[Scripts that build objects]
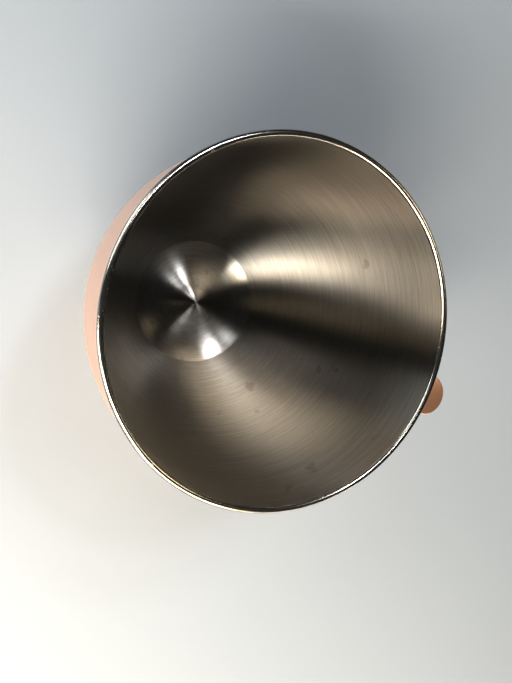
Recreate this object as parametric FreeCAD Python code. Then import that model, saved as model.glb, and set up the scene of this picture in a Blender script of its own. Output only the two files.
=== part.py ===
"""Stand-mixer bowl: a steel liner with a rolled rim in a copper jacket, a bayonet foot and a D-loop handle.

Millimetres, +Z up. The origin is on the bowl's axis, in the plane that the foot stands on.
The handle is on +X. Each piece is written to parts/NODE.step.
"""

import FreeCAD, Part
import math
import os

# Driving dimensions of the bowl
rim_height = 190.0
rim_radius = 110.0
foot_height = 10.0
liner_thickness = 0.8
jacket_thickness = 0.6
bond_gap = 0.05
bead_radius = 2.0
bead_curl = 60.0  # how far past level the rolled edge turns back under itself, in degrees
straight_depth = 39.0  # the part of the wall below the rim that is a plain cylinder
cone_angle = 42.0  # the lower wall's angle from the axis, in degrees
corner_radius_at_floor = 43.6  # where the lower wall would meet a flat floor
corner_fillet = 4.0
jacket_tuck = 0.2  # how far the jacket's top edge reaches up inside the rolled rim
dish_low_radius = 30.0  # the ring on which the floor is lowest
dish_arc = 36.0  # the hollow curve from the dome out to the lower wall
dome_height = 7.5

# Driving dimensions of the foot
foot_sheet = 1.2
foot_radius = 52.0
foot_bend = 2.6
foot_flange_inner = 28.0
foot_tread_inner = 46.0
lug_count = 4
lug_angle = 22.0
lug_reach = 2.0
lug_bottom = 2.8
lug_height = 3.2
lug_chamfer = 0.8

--

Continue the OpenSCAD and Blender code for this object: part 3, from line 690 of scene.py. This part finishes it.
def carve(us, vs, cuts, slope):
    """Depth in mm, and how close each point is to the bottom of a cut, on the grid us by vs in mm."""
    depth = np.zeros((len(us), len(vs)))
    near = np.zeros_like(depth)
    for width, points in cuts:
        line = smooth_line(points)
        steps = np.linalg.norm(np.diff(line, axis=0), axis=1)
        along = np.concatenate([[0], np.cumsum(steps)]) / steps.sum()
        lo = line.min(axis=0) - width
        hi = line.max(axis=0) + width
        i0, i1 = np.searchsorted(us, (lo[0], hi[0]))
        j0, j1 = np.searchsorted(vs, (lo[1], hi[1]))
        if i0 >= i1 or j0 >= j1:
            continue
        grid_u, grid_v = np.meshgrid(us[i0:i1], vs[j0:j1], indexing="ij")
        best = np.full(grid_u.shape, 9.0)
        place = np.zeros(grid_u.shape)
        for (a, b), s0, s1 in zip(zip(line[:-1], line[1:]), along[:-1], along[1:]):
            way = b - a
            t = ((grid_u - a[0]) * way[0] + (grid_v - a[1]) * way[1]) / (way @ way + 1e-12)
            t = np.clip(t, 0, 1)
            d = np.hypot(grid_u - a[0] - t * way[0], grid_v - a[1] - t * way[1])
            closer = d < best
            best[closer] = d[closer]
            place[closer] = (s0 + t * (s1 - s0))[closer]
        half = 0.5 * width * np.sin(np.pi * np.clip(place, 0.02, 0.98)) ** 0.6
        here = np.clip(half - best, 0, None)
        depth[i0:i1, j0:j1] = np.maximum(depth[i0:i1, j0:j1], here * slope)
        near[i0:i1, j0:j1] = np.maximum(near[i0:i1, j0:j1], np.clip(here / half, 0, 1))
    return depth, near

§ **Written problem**
Keep both end lines and retype everything in the records above from the line containing "Recreate this object" through the line containing "dome_height = 7.5", exactly, with nothing else.

§ **Answer to the exercise**
Recreate this object as parametric FreeCAD Python code. Then import that model, saved as model.glb, and set up the scene of this picture in a Blender script of its own. Output only the two files.
=== part.py ===
"""Stand-mixer bowl: a steel liner with a rolled rim in a copper jacket, a bayonet foot and a D-loop handle.

Millimetres, +Z up. The origin is on the bowl's axis, in the plane that the foot stands on.
The handle is on +X. Each piece is written to parts/NODE.step.
"""

import FreeCAD, Part
import math
import os

# Driving dimensions of the bowl
rim_height = 190.0
rim_radius = 110.0
foot_height = 10.0
liner_thickness = 0.8
jacket_thickness = 0.6
bond_gap = 0.05
bead_radius = 2.0
bead_curl = 60.0  # how far past level the rolled edge turns back under itself, in degrees
straight_depth = 39.0  # the part of the wall below the rim that is a plain cylinder
cone_angle = 42.0  # the lower wall's angle from the axis, in degrees
corner_radius_at_floor = 43.6  # where the lower wall would meet a flat floor
corner_fillet = 4.0
jacket_tuck = 0.2  # how far the jacket's top edge reaches up inside the rolled rim
dish_low_radius = 30.0  # the ring on which the floor is lowest
dish_arc = 36.0  # the hollow curve from the dome out to the lower wall
dome_height = 7.5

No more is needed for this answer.